The skepticism remains, tucked away in the corners of the trading floor. There are those who look at the concentration of gains—the fact that a handful of companies are carrying the entire weight of the index—and see a house of cards. They remember 1999. They remember 2007. They know that when everyone is looking at the same bright light, no one is looking at the shadows.
Yet, for this one month, the shadows didn't matter.
The weight of the data was too heavy to ignore. Earnings reports from the "Magnificent Seven" came in not just as "beats," but as declarations of dominance. They showed that despite the inflation, despite the geopolitical tensions in Europe and the Middle East, the digital world is more robust than the physical one.
We are living through a period where the fundamental tools of human civilization—communication, computation, and commerce—are being upgraded in real-time. That is what a "best month since 2020" looks like when you strip away the charts and the jargon. It looks like a vote of confidence in our ability to innovate our way out of a corner.
The Echo in the Room
Elias, back in his Ohio office, eventually shut off his monitor. The room was dark, except for the tiny standby lights of his printer and his router. He felt a strange sense of vertigo. He had lived through the 2020 spike, the 2022 crash, and now this.
He realized that he wasn't just trading numbers.

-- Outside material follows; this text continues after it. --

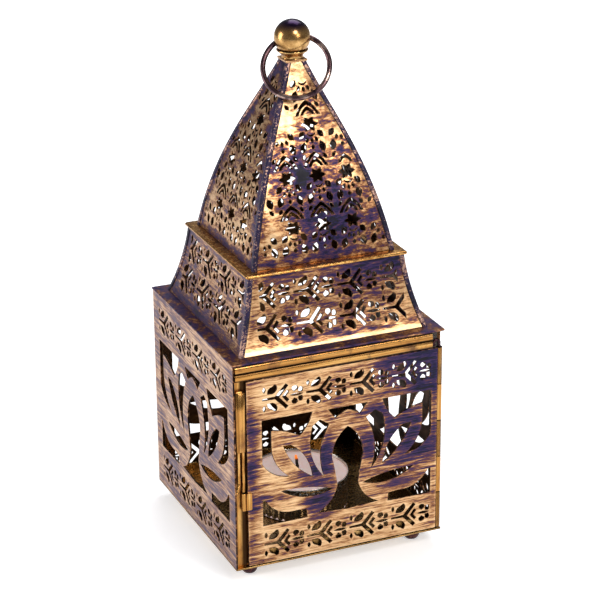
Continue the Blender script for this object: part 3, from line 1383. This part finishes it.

He was trading time. He was betting on the idea that tomorrow would be more efficient, more connected, and more automated than today. Most of us are making that same bet, whether we have a brokerage account or not. We are all stakeholders in this digital acceleration.
The month ended with a flurry of activity, a frantic final hour of buying that pushed the indices to their final, triumphant height. The pundits will talk about "macroeconomic tailwinds" and "disinflationary trends." They will use words that sound like they belong in a textbook.
But if you listen closely to the silence after the bell, you can hear something else. It’s the sound of a million people holding their breath, waiting to see if the engine stays lit, or if we are simply gliding on the fumes of a beautiful, temporary dream.
The screen is dark now, but the heat remains on the glass.